• **What the task requires**: Copy exactly the lines from the start of the data below through the one that carries "if empty is", and only those.
## Start Recorded information
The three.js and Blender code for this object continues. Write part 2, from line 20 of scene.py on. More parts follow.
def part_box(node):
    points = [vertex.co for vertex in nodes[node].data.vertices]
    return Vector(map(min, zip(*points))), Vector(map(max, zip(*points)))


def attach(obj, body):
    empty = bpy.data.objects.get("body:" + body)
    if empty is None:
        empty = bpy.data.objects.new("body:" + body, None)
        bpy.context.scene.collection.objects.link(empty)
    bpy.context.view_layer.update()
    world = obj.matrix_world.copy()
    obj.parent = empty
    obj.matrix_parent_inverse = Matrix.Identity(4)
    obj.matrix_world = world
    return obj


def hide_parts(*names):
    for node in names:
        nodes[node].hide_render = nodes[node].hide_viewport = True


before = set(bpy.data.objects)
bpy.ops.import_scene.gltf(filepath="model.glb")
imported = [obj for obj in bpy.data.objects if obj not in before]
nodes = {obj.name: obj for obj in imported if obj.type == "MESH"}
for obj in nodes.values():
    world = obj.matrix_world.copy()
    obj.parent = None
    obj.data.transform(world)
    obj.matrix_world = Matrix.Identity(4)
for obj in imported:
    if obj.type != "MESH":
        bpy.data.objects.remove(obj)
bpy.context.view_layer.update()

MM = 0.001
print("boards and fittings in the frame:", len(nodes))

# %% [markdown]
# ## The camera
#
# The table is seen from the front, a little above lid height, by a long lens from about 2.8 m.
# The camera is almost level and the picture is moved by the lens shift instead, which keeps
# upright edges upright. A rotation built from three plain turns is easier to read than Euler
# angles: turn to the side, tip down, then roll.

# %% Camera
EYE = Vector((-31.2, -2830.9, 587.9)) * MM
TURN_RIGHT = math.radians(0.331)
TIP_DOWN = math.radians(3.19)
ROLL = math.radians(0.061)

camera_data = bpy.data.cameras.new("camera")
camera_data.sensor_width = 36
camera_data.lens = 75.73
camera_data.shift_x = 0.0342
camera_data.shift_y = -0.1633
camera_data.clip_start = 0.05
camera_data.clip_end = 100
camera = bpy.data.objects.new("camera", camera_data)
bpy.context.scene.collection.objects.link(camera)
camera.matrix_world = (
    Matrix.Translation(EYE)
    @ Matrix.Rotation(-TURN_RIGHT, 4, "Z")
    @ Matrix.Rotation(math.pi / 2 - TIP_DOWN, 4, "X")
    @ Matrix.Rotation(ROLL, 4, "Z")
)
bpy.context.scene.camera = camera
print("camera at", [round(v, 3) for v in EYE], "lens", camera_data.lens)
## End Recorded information
• **Right answer**:
The three.js and Blender code for this object continues. Write part 2, from line 20 of scene.py on. More parts follow.
def part_box(node):
    points = [vertex.co for vertex in nodes[node].data.vertices]
    return Vector(map(min, zip(*points))), Vector(map(max, zip(*points)))


def attach(obj, body):
    empty = bpy.data.objects.get("body:" + body)
    if empty is None:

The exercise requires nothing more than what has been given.